● GIVEN EXERCISE:
Extract all of the data and reproduce it precisely.

§ §

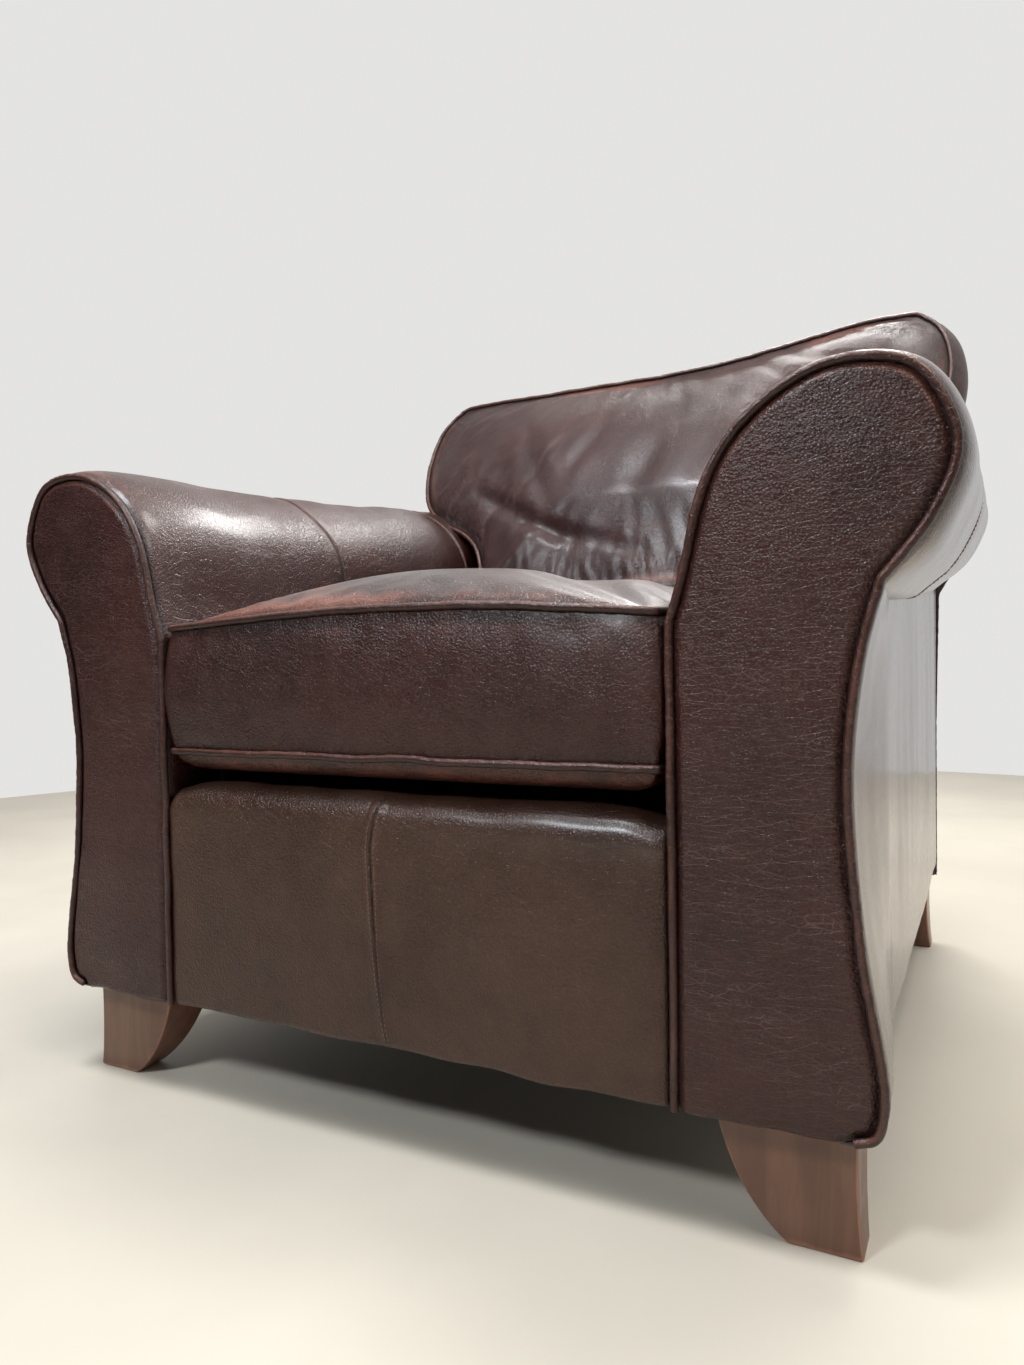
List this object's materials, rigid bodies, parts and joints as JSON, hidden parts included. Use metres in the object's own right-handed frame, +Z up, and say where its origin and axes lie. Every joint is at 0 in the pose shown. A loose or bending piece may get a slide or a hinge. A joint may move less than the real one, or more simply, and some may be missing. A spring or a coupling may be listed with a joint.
{
  "type": "worn leather club chair",
  "caption": "Low scroll-arm club chair in worn dark brown leather, with loose piped seat and back cushions and shaped wooden bracket feet.",
  "frame": {"origin": "middle of the chair's footprint box, on the floor under its soles", "axes": "+Z up, +Y towards the back of the chair, so the sitter looks along -Y; +X to the right of a person who looks at its front"},
  "size_m": [0.9262, 0.9334, 0.8954],
  "materials": {
    "leather": "satin dark brown hide with pebble grain, rubbed and creased",
    "piping": "leather-covered cord, rubbed to red-brown on its high side",
    "foot_wood": "satin red-brown stained hardwood",
    "frame_wood": "sawn unfinished beech",
    "black_cloth": "matt black woven cloth",
    "webbing": "woven elastic strap",
    "steel": "bright drawn wire and zinc-plated bolt"
  },
  "bodies": {
    "root": {"front_seat_rail": "frame_wood", "rear_seat_rail": "frame_wood", "left_seat_rail": "frame_wood", "right_seat_rail": "frame_wood", "left_arm_front_board": "frame_wood", "left_arm_rear_board": "frame_wood", "left_arm_top_rail": "frame_wood", "left_arm_base_rail": "frame_wood", "right_arm_front_board": "frame_wood", "right_arm_rear_board": "frame_wood", "right_arm_top_rail": "frame_wood", "right_arm_base_rail": "frame_wood", "left_back_post": "frame_wood", "right_back_post": "frame_wood", "back_top_rail": "frame_wood", "back_tack_rail": "frame_wood", "front_left_foot": "foot_wood", "front_left_foot_bolt": "steel", "front_left_foot_block": "frame_wood", "rear_left_foot": "foot_wood", "rear_left_foot_bolt": "steel", "rear_left_foot_block": "frame_wood", "front_right_foot": "foot_wood", "front_right_foot_bolt": "steel", "front_right_foot_block": "frame_wood", "rear_right_foot": "foot_wood", "rear_right_foot_bolt": "steel", "rear_right_foot_block": "frame_wood", "seat_spring_1": "steel", "seat_spring_2": "steel", "seat_spring_3": "steel", "seat_spring_4": "steel", "seat_spring_5": "steel", "back_webbing_1": "webbing", "back_webbing_2": "webbing", "back_webbing_3": "webbing", "left_arm_cover": "leather", "right_arm_cover": "leather", "left_outside_arm": "leather", "right_outside_arm": "leather", "left_arm_facing": "leather", "left_facing_piping": "piping", "right_arm_facing": "leather", "right_facing_piping": "piping", "front_border": "leather", "seat_deck": "black_cloth", "inside_back": "leather", "outside_back": "leather", "outside_back_piping": "piping", "left_back_side": "leather", "right_back_side": "leather", "dust_cover": "black_cloth", "seat_cushion": "leather", "seat_cushion_top_piping": "piping", "seat_cushion_bottom_piping": "piping", "back_cushion": "leather", "back_cushion_piping": "piping"}
  },
  "joints": []
}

§ §

● ANSWER TO THE EXERCISE:
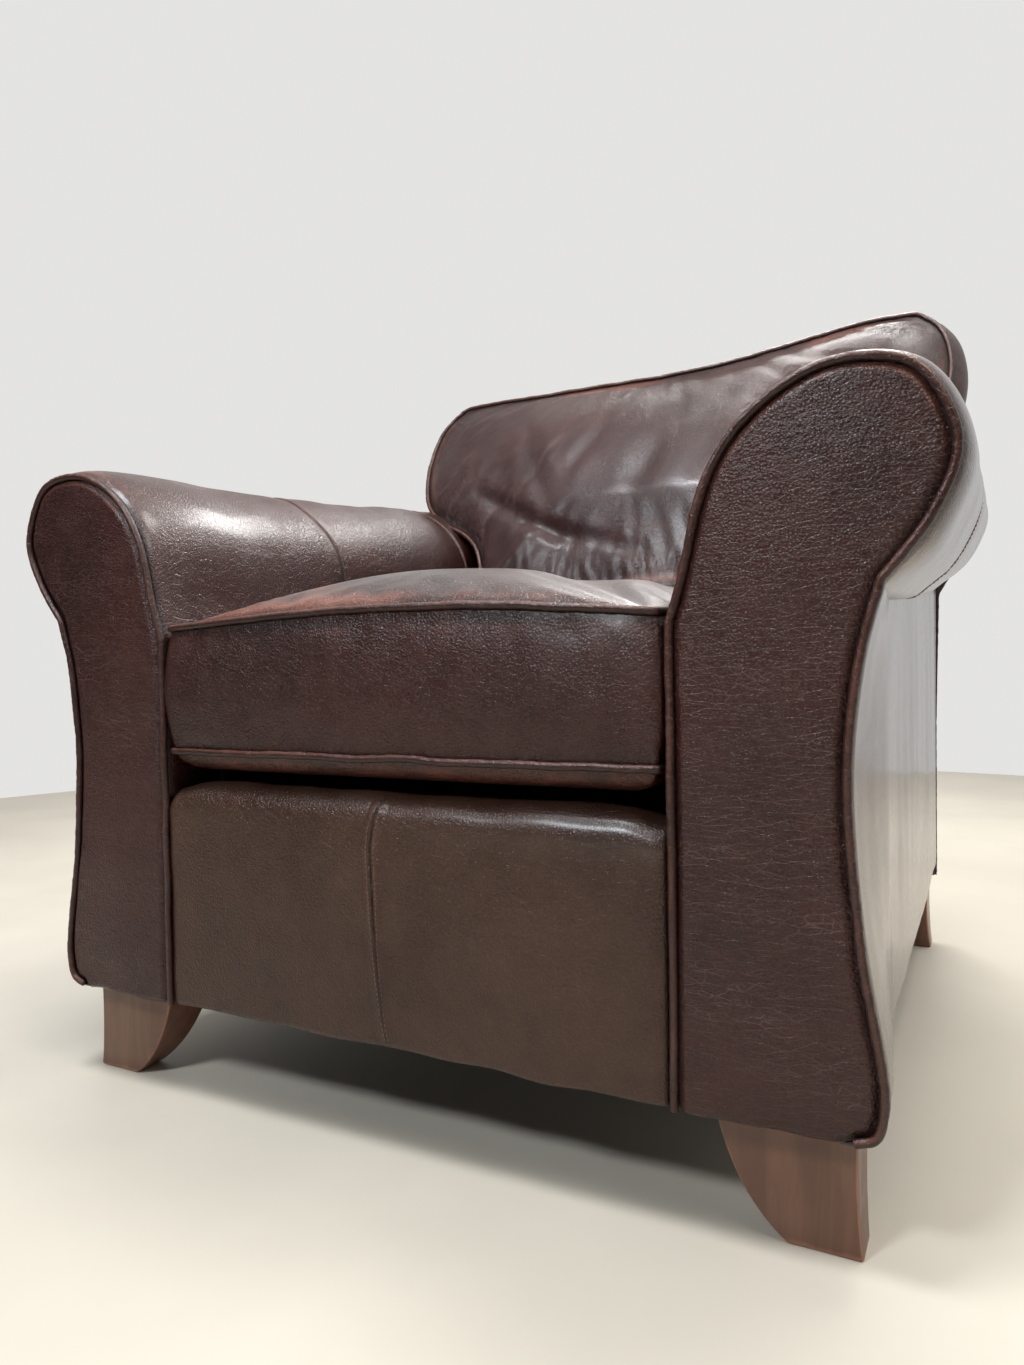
List this object's materials, rigid bodies, parts and joints as JSON, hidden parts included. Use metres in the object's own right-handed frame, +Z up, and say where its origin and axes lie. Every joint is at 0 in the pose shown. A loose or bending piece may get a slide or a hinge. A joint may move less than the real one, or more simply, and some may be missing. A spring or a coupling may be listed with a joint.
{
  "type": "worn leather club chair",
  "caption": "Low scroll-arm club chair in worn dark brown leather, with loose piped seat and back cushions and shaped wooden bracket feet.",
  "frame": {"origin": "middle of the chair's footprint box, on the floor under its soles", "axes": "+Z up, +Y towards the back of the chair, so the sitter looks along -Y; +X to the right of a person who looks at its front"},
  "size_m": [0.9262, 0.9334, 0.8954],
  "materials": {
    "leather": "satin dark brown hide with pebble grain, rubbed and creased",
    "piping": "leather-covered cord, rubbed to red-brown on its high side",
    "foot_wood": "satin red-brown stained hardwood",
    "frame_wood": "sawn unfinished beech",
    "black_cloth": "matt black woven cloth",
    "webbing": "woven elastic strap",
    "steel": "bright drawn wire and zinc-plated bolt"
  },
  "bodies": {
    "root": {"front_seat_rail": "frame_wood", "rear_seat_rail": "frame_wood", "left_seat_rail": "frame_wood", "right_seat_rail": "frame_wood", "left_arm_front_board": "frame_wood", "left_arm_rear_board": "frame_wood", "left_arm_top_rail": "frame_wood", "left_arm_base_rail": "frame_wood", "right_arm_front_board": "frame_wood", "right_arm_rear_board": "frame_wood", "right_arm_top_rail": "frame_wood", "right_arm_base_rail": "frame_wood", "left_back_post": "frame_wood", "right_back_post": "frame_wood", "back_top_rail": "frame_wood", "back_tack_rail": "frame_wood", "front_left_foot": "foot_wood", "front_left_foot_bolt": "steel", "front_left_foot_block": "frame_wood", "rear_left_foot": "foot_wood", "rear_left_foot_bolt": "steel", "rear_left_foot_block": "frame_wood", "front_right_foot": "foot_wood", "front_right_foot_bolt": "steel", "front_right_foot_block": "frame_wood", "rear_right_foot": "foot_wood", "rear_right_foot_bolt": "steel", "rear_right_foot_block": "frame_wood", "seat_spring_1": "steel", "seat_spring_2": "steel", "seat_spring_3": "steel", "seat_spring_4": "steel", "seat_spring_5": "steel", "back_webbing_1": "webbing", "back_webbing_2": "webbing", "back_webbing_3": "webbing", "left_arm_cover": "leather", "right_arm_cover": "leather", "left_outside_arm": "leather", "right_outside_arm": "leather", "left_arm_facing": "leather", "left_facing_piping": "piping", "right_arm_facing": "leather", "right_facing_piping": "piping", "front_border": "leather", "seat_deck": "black_cloth", "inside_back": "leather", "outside_back": "leather", "outside_back_piping": "piping", "left_back_side": "leather", "right_back_side": "leather", "dust_cover": "black_cloth", "seat_cushion": "leather", "seat_cushion_top_piping": "piping", "seat_cushion_bottom_piping": "piping", "back_cushion": "leather", "back_cushion_piping": "piping"}
  },
  "joints": []
}